A model for the compositions of non-stoichiometric intermediate phases formed by diffusion reactions, and its application to Nb3Sn superconductors

TL;DR

This paper develops a mathematical model for the composition of non-stoichiometric intermediate phases formed by diffusion reactions, specifically applied to Nb3Sn superconductors, to better understand and control their properties.

Contribution

The paper introduces a new mathematical framework for analyzing non-stoichiometric phases in diffusion reactions, including effects of bulk and grain boundary diffusion, applied to Nb3Sn superconductors.

Findings

The model accurately predicts composition profiles and growth rates.

Bulk and grain boundary diffusion lead to distinct composition characteristics.

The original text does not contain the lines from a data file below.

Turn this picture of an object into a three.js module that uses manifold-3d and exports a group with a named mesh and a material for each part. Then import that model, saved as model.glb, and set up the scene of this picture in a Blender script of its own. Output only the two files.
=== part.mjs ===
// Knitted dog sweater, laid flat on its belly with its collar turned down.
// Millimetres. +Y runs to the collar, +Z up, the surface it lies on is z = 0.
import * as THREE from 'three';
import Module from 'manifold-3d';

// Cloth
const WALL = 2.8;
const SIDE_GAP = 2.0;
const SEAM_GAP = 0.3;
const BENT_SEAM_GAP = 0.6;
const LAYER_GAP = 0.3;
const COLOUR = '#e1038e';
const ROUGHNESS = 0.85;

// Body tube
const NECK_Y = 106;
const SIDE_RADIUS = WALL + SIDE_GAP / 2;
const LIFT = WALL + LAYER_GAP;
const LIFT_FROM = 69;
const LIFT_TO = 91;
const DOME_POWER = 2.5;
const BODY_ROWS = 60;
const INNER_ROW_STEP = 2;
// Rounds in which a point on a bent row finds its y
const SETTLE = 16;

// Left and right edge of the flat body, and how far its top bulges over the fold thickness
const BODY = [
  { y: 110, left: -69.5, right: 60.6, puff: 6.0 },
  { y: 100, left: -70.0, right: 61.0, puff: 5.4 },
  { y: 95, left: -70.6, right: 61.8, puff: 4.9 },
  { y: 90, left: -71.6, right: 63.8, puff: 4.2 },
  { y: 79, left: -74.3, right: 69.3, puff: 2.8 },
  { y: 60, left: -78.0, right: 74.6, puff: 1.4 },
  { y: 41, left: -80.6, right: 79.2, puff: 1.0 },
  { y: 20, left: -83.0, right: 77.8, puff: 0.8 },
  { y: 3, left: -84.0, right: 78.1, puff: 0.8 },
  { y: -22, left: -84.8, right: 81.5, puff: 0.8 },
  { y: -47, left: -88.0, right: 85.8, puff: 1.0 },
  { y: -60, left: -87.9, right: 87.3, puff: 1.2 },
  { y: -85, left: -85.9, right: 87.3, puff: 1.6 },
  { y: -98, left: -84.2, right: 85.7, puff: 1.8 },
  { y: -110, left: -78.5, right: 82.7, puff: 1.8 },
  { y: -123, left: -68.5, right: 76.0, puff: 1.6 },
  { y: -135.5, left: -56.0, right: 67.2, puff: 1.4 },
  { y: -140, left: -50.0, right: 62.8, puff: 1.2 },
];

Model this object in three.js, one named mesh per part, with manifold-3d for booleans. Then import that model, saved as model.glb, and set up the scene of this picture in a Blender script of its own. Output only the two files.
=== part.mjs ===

The approach offers strategies to control Nb3Sn superconductor compositions.

Abstract

In this work we explore the compositions of non-stoichiometric intermediate phases formed by diffusion reactions: a mathematical framework is developed and tested against the specific case of Nb3Sn superconductors. In the first part, the governing equations for the bulk diffusion and inter-phase interface reactions during the growth of a compound are derived, numerical solutions to which give both the composition profile and growth rate of the compound layer. The analytic solutions are obtained with certain approximations made. In the second part, we explain an effect that the composition characteristics of compounds can be quite different depending on whether it is the bulk diffusion or grain boundary diffusion that dominates in the compounds, and that frozen bulk diffusion leads to unique composition characteristics quite distinct from equilibrium expectations; then the model is modified for the case of grain boundary diffusion. Finally, we apply this model to the Nb3Sn superconductors and propose the approaches to control their compositions.